Participants march through the streets during the LGBTQI+ Pride Parade in Nagpur.
Azhar Khan/NurPhoto via Getty Images
- Petitions seeking legal recognition of same-sex marriages in India were referred to a larger constitutional bench.
- This comes a day after the government said it opposed the marriages.
- A five-judge special constitutional bench will rule on the matter.
India’s top court on Monday referred petitions seeking legal recognition of same-sex marriages to a larger, constitutional bench next month, a day after the government said it opposed the unions.
LGBTQ rights in India have expanded in recent years and, if the current case is successful, the country would become only the second Asian jurisdiction after Taiwan to recognise same-sex unions.
On Sunday, the conservative government of Hindu nationalist Prime Minister Narendra Modi told the Supreme Court that it was against same-sex marriage and that any change was up to parliament, not the courts.
Its submission said that “any interference… would cause a complete havoc with the delicate balance of personal laws in the country and in accepted societal values”.

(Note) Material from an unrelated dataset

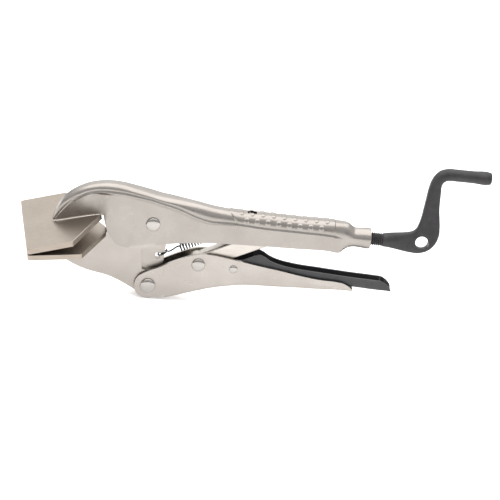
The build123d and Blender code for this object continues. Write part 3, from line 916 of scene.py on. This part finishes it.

Living together as partners and having sexual relationship by same sex individuals… is not comparable with the Indian family unit concept of a husband, a wife and children.
The Supreme Court on Monday referred the case to a five-judge special constitutional bench.
It will determine whether recognition of same-sex marriage is valid under the constitution.
The next hearing is expected to take place on April 18, with the proceedings live-streamed, the court said.
“We remain very hopeful… We are very pleased that this matter has gone to a constitutional bench as we consider it to be an issue of fundamental and constitutional rights,” said Niharika Karanjawala, a lawyer representing one of the petitioners.
In 2014, transgender people were given official recognition as a “third gender” and three years later India’s highest court recognised sexual orientation as protected under a fundamental right to privacy.
A landmark ruling in 2018 struck down a colonial-era law that banned gay sex, and last year the court ruled that unmarried partners or same-sex couples were entitled to welfare benefits.
But rights for the LGBTQ community remain a sensitive subject in largely conservative and deeply religious Indian society.
Activist Anjali Gopalan said:
What happened with the 2018 judgement is that homosexuality has been decriminalised. Which means the community… is no longer seen in the same bracket as criminals, murderers, thieves and all of that.
“However, no other rights have been granted to the community, for example, rights that we as citizens of this country take for granted and the most obvious one is the right to marry.”
Abhay Dang, one of the petitioners, told AFP this year that he and his partner were “just strangers” in the eyes of the law, despite having a wedding celebration in 2021.
“Whatever basket of rights marriage provides, which heterosexual couples completely take for granted, for us same-sex couples, we did not have those rights,” he said.